“Kita telah melawan Nak, Nyo. Sebaik-baiknya, sehormat-hormatnya.”
Pramoedya Ananta Toer, Bumi
Manusia
Kutipan ini begitu populer, tidak
hanya menjadi penyemangat ketika kita kalah saat telah berjuang. Namun mungkin
juga, soundbyte klise yang digunakan
PSSI maupun KONI terkait kegagalan Indonesia, hancur lebur di SEA Games 2017. Tapi
kali ini saya tidak akan menjadi #Netizennyinyir melainkan seseorang yang
sedang bersedih setelah menyaksikan tayangan Mata Najwa #CatatanTanpaTitik, mala
mini.
Meskipun hadir saat taping di
Metro TV pekan lalu, namun menyaksikan tayangan mala mini membuat saya
tertegun. Najwa Shihab bagi saya sangat pribadi, bukan hanya sebagai millenials ambitchious, namun lebih dari
itu sebagai seseorang yang tinggal di Pantai Barat Sumatera saat Tsunami Aceh
menerjang. Saya ingat betul, hari itu 26 Desember 2004, tepat pada ulang tahun
kelima adik saya. Ada perayaan kecil yang kami lakukan di Tarutung, beberapa
ratus kilometer dari tempat tinggal saya di Sibolga, Tapanuli.
Ia mengajarkan saya, bahwa apapun yang terjadi, hidup berjalan biasa saja. (Source: Twitter Mata Najwa) |
Hari-hari saya setelah itu
dipenuhi oleh Najwa Shihab, reporter blasteran yang mengabarkan kondisi terkini
dari lokasi bencana Tsunami. Najwa segera menjadi idola saya, bukan hanya
karena cerdas namun juga (bagi saya) berdedikasi tinggi. Terutama mengingat
berbagai keterbatasan di lokasi bencana tsunami saat itu, dan (cerita tentang)
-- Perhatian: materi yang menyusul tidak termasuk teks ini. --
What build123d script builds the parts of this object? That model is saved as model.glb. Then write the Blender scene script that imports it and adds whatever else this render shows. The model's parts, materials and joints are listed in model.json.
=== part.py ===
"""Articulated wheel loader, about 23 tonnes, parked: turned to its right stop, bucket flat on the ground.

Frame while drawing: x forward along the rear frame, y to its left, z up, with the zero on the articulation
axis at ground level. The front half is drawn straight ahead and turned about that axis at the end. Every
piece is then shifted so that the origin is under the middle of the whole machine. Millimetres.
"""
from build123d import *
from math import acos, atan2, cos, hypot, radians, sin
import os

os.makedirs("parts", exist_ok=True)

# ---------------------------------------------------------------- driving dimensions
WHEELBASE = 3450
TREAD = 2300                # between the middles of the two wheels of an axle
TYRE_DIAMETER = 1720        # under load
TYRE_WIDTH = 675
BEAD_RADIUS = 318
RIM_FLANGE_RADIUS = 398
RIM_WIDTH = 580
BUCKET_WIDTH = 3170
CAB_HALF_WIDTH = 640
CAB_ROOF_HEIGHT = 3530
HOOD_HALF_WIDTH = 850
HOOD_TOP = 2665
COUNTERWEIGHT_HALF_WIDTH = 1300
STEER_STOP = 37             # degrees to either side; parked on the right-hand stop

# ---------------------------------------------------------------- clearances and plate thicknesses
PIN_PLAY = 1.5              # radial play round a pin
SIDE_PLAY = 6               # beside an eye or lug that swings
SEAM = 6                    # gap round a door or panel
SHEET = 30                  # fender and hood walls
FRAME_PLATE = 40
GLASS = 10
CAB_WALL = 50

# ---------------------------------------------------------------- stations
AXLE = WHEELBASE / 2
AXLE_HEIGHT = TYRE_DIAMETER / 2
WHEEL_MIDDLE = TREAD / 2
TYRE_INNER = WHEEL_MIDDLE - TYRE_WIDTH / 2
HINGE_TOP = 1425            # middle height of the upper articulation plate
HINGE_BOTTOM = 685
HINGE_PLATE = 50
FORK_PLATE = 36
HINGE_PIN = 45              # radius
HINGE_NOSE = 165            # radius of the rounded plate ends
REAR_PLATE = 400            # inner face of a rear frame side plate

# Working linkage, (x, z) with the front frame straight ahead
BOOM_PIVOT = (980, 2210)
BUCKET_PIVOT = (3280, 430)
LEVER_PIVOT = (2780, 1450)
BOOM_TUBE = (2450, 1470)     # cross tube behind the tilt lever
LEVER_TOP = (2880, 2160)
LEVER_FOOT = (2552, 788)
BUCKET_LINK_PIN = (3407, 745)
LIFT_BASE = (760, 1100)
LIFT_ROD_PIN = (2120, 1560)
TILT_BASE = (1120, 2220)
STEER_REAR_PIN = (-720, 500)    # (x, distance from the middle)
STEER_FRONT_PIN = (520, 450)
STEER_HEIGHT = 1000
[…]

kritik kerasnya terkait penanggulangan bencana pada sang Paman Alwi Shihab yang
kebetulaan Menko Kesra pada saat itu.
Najwa Shihab dalam case penghentian tayangan Mata Najwa
mengajarkan saya tentang makna idealisme, dan lebih dari itu tentang berjuang
menjaga kejujuran. Jika kemerdekaan adalah hak segala bangsa, maka tiap pribadi
memiliki hak untuk merdeka dan menolak tunduk pada kesemena-menaan. Orang baik,
orang idealis, orang lurus tentu akan menentukan jodoh-jodoh setaranya. Najwa
Shihab, tentu akan menemukan lebih banyak orang, para anomali, yang
tercerdaskan dengan cara Ia bertutur dan menggali informasi. Kecerdasan Najwa
tidak hanya menginspirasi, namun juga menunjukkan kepada kita mengapa seorang
intelektual harus sepenuhnya tunduk hanya pada kebenaran.
Meski harus mempertaruhkan tayangan Mata Najwa demi episode Novel Baswedan, Najwa terus berjalan menerjang ombak. Mengutip Jia Effendie di Buku Perkara Mengirim Senja, “karena ombak tak pernah berencana untuk menetap di pantai, ia selalu kembali bergulung ke lautan.” Najwa segera akan menghadapi lautan luas, tidak lagi kolam yang batasannya ditentukan oleh tuan tanah.
“Izinkan saya, Najwa Shihab, pamit dari layar Metro TV. Terima kasih sudah setia menemani,” Najwa Shihab (Source: Twitter Mata Najwa) |
Najwa mungkin memang sudah
terlalu lama tunduk pada sistem. Saya kira, Ia mungkin akan membuat jalannya
sendiri, jika boleh meminjam istilah keren anak zaman sekarang, membuat Startup!
Ia lebih dari cukup mumpuni untuk membangun jalannya sendiri, tentu akan
menarik melihat inisiatif baru yang Ia buat. Sebagai penggemar yang memilih
menjadi hipster dengan tidak pernah mengajaknya foto bersama atau celfie, saya
menunggu gebrakan mbak Najwa. Saya percaya, Najwa akan selalu mendapat jabat
erat dari para sahabat. Ia akan segera memetik buah dari pohon dedikasi yang Ia
tanam 17 tahun terakhir.
Tidak ada air mata yang perlu diteteskan lagi, bukan karena tidak bersedih tapi karena ini adalah harga yang pantas kita bayarkan untuk memaknai sebuah kemerdekaan.